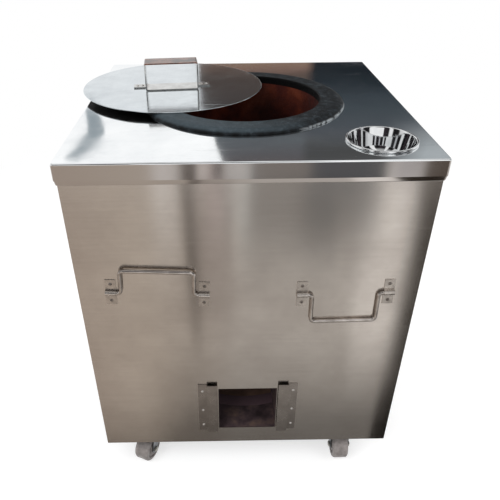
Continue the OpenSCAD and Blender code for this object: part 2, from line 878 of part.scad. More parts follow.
top_plate();
front_panel();
back_panel();
side_panel(-1);  // left_panel
side_panel(1);  // right_panel
base_frame();
castor_rails();
corner_posts();
top_frame();
bottom_plate();
hearth_slab();
clay_pot();
mouth_collar();
insulation();
ash_tunnel();
shutter_guide(-1);  // left_shutter_guide
shutter_guide(1);  // right_shutter_guide
guide_rivets();
handle_clamps(LEFT_HANDLE);  // left_handle_clamps
handle_clamps(RIGHT_HANDLE);  // right_handle_clamps
clamp_rivets();
carry_handle(LEFT_HANDLE, left_handle_drop, left_handle_lean);  // left_carry_handle
carry_handle(RIGHT_HANDLE, right_handle_drop, 180);  // right_carry_handle
lid();
lid_handle();
lid_rivets();
dip_bowl();
castor_plate(FRONT_LEFT);  // front_left_castor_plate
castor_plate(FRONT_RIGHT);  // front_right_castor_plate
castor_plate(BACK_LEFT);  // back_left_castor_plate
castor_plate(BACK_RIGHT);  // back_right_castor_plate
castor_bolts();
castor_nuts();
swivel_pins();
swivel_washers();
fork(FRONT_LEFT);  // front_left_fork
axle(FRONT_LEFT);  // front_left_axle
axle_nut(FRONT_LEFT);  // front_left_axle_nut
bush(FRONT_LEFT);  // front_left_bush
wheel(FRONT_LEFT);  // front_left_wheel
fork(FRONT_RIGHT);  // front_right_fork
axle(FRONT_RIGHT);  // front_right_axle
axle_nut(FRONT_RIGHT);  // front_right_axle_nut
bush(FRONT_RIGHT);  // front_right_bush
wheel(FRONT_RIGHT);  // front_right_wheel
fork(BACK_LEFT);  // back_left_fork
axle(BACK_LEFT);  // back_left_axle
axle_nut(BACK_LEFT);  // back_left_axle_nut
bush(BACK_LEFT);  // back_left_bush
wheel(BACK_LEFT);  // back_left_wheel
fork(BACK_RIGHT);  // back_right_fork
axle(BACK_RIGHT);  // back_right_axle
axle_nut(BACK_RIGHT);  // back_right_axle_nut
bush(BACK_RIGHT);  // back_right_bush
wheel(BACK_RIGHT);  // back_right_wheel
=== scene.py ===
import json
import math

import bmesh
import bpy
from mathutils import Matrix, Vector, noise


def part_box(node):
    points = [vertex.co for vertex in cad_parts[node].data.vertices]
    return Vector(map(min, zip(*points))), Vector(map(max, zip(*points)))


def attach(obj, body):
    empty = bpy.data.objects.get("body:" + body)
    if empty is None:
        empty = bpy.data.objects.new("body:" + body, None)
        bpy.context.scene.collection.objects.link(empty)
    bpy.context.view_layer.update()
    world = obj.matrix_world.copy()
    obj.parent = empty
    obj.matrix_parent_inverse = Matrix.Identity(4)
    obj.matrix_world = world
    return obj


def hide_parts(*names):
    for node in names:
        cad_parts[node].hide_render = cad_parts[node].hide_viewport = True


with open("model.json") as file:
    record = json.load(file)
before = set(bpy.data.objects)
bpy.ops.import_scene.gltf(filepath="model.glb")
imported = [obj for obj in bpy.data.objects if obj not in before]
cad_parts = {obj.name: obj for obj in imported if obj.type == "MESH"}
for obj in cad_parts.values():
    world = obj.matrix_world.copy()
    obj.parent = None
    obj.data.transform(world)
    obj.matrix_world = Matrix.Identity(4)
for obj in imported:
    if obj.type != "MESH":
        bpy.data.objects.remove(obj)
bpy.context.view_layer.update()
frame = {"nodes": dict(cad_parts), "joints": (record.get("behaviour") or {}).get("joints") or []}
nodes = frame["nodes"]
print("frame loaded:", len(nodes), "nodes")

bodyX = 0.014  # the body's own axis, in metres right of the origin


# small tools for node trees

def linearColour(hexText):
    channels = [int(hexText[i:i + 2], 16) / 255 for i in (1, 3, 5)]
    return [c / 12.92 if c <= 0.04045 else ((c + 0.055) / 1.055) ** 2.4 for c in channels] + [1]


def addNode(tree, kind, inputs=None, stops=None, **settings):
    # an input takes another node's output, a value or a hex colour
    made = tree.nodes.new(kind)
    for name, value in settings.items():
        setattr(made, name, value)
    if stops:
        ramp = made.color_ramp.elements
        ramp[0].position, ramp[1].position = stops[0][0], stops[-1][0]
        for place, _ in stops[1:-1]:
            ramp.new(place)
        for element, (_, tone) in zip(ramp, stops):
            element.color = linearColour(tone)
    for key, value in (inputs or {}).items():
        if isinstance(value, bpy.types.NodeSocket):
            tree.links.new(value, made.inputs[key])
        else:
            made.inputs[key].default_value = linearColour(value) if isinstance(value, str) else value
    return made


def calculate(tree, operation, *values, **settings):
    inputs = dict(enumerate(values))
    return addNode(tree, "ShaderNodeMath", inputs, operation=operation, **settings).outputs[0]


def vectorMath(tree, operation, vector, second=None, result=0):
    inputs = {0: vector} if second is None else {0: vector, 1: second}
    return addNode(tree, "ShaderNodeVectorMath", inputs, operation=operation).outputs[result]


def ranged(tree, value, low, high, toLow=0.0, toHigh=1.0, **settings):
    # low to high becomes toLow to toHigh
    ends = {"From Min": low, "From Max": high, "To Min": toLow, "To Max": toHigh}
    return addNode(tree, "ShaderNodeMapRange", {"Value": value, **ends}, **settings).outputs[0]


def axisOf(tree, place, axis):
    return addNode(tree, "ShaderNodeSeparateXYZ", {0: place}).outputs[axis]


def mixTones(tree, share, first, second):
    return addNode(tree, "ShaderNodeMix", {0: share, 6: first, 7: second}, data_type="RGBA").outputs[2]


def rampOf(tree, value, stops):
    return addNode(tree, "ShaderNodeValToRGB", {"Fac": value}, stops=stops).outputs[0]


def mottle(tree, place, scale, detail, roughness=0.5, turn=(0, 0, 0)):
    # noise; three scales stretch it, one for each direction
    if isinstance(scale, tuple):
        inputs = {"Vector": place, "Scale": scale, "Rotation": turn}
        place, scale = addNode(tree, "ShaderNodeMapping", inputs).outputs[0], 1.0
    inputs = {"Vector": place, "Scale": scale, "Detail": detail, "Roughness": roughness}
    return addNode(tree, "ShaderNodeTexNoise", inputs).outputs[0]


def raised(tree, height, distance, **under):
    # relief, on top of another one where Normal is given
    inputs = {"Height": height, "Distance": distance, "Strength": 1.0, **under}
    return addNode(tree, "ShaderNodeBump", inputs).outputs[0]


def startMaterial(name):
    material = bpy.data.materials.new(name)
    material.use_nodes = True
    tree = material.node_tree
    tree.nodes.clear()
    return material, tree, addNode(tree, "ShaderNodeTexCoord").outputs["Object"]


def endMaterial(tree, shader):
    addNode(tree, "ShaderNodeOutputMaterial", {"Surface": shader})


def startTree(name, inputs):
    # a tree of Geometry Nodes with its named inputs
    tree = bpy.data.node_groups.new(name, "GeometryNodeTree")
    for label, kind in inputs.items():
        tree.interface.new_socket(name=label, in_out="INPUT", socket_type="NodeSocket" + kind)
    tree.interface.new_socket(name="Geometry", in_out="OUTPUT", socket_type="NodeSocketGeometry")
    return tree, addNode(tree, "NodeGroupInput").outputs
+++
Written exercise ▸ Return verbatim the lines that run from the line containing "lid_handle();" through the line containing "obj.matrix_world = Matrix.Identity(4)", inclusive.

Result of this exercise ▸
lid_handle();
lid_rivets();
dip_bowl();
castor_plate(FRONT_LEFT);  // front_left_castor_plate
castor_plate(FRONT_RIGHT);  // front_right_castor_plate
castor_plate(BACK_LEFT);  // back_left_castor_plate
castor_plate(BACK_RIGHT);  // back_right_castor_plate
castor_bolts();
castor_nuts();
swivel_pins();
swivel_washers();
fork(FRONT_LEFT);  // front_left_fork
axle(FRONT_LEFT);  // front_left_axle
axle_nut(FRONT_LEFT);  // front_left_axle_nut
bush(FRONT_LEFT);  // front_left_bush
wheel(FRONT_LEFT);  // front_left_wheel
fork(FRONT_RIGHT);  // front_right_fork
axle(FRONT_RIGHT);  // front_right_axle
axle_nut(FRONT_RIGHT);  // front_right_axle_nut
bush(FRONT_RIGHT);  // front_right_bush
wheel(FRONT_RIGHT);  // front_right_wheel
fork(BACK_LEFT);  // back_left_fork
axle(BACK_LEFT);  // back_left_axle
axle_nut(BACK_LEFT);  // back_left_axle_nut
bush(BACK_LEFT);  // back_left_bush
wheel(BACK_LEFT);  // back_left_wheel
fork(BACK_RIGHT);  // back_right_fork
axle(BACK_RIGHT);  // back_right_axle
axle_nut(BACK_RIGHT);  // back_right_axle_nut
bush(BACK_RIGHT);  // back_right_bush
wheel(BACK_RIGHT);  // back_right_wheel
=== scene.py ===
import json
import math

import bmesh
import bpy
from mathutils import Matrix, Vector, noise


def part_box(node):
    points = [vertex.co for vertex in cad_parts[node].data.vertices]
    return Vector(map(min, zip(*points))), Vector(map(max, zip(*points)))


def attach(obj, body):
    empty = bpy.data.objects.get("body:" + body)
    if empty is None:
        empty = bpy.data.objects.new("body:" + body, None)
        bpy.context.scene.collection.objects.link(empty)
    bpy.context.view_layer.update()
    world = obj.matrix_world.copy()
    obj.parent = empty
    obj.matrix_parent_inverse = Matrix.Identity(4)
    obj.matrix_world = world
    return obj


def hide_parts(*names):
    for node in names:
        cad_parts[node].hide_render = cad_parts[node].hide_viewport = True


with open("model.json") as file:
    record = json.load(file)
before = set(bpy.data.objects)
bpy.ops.import_scene.gltf(filepath="model.glb")
imported = [obj for obj in bpy.data.objects if obj not in before]
cad_parts = {obj.name: obj for obj in imported if obj.type == "MESH"}
for obj in cad_parts.values():
    world = obj.matrix_world.copy()
    obj.parent = None
    obj.data.transform(world)
    obj.matrix_world = Matrix.Identity(4)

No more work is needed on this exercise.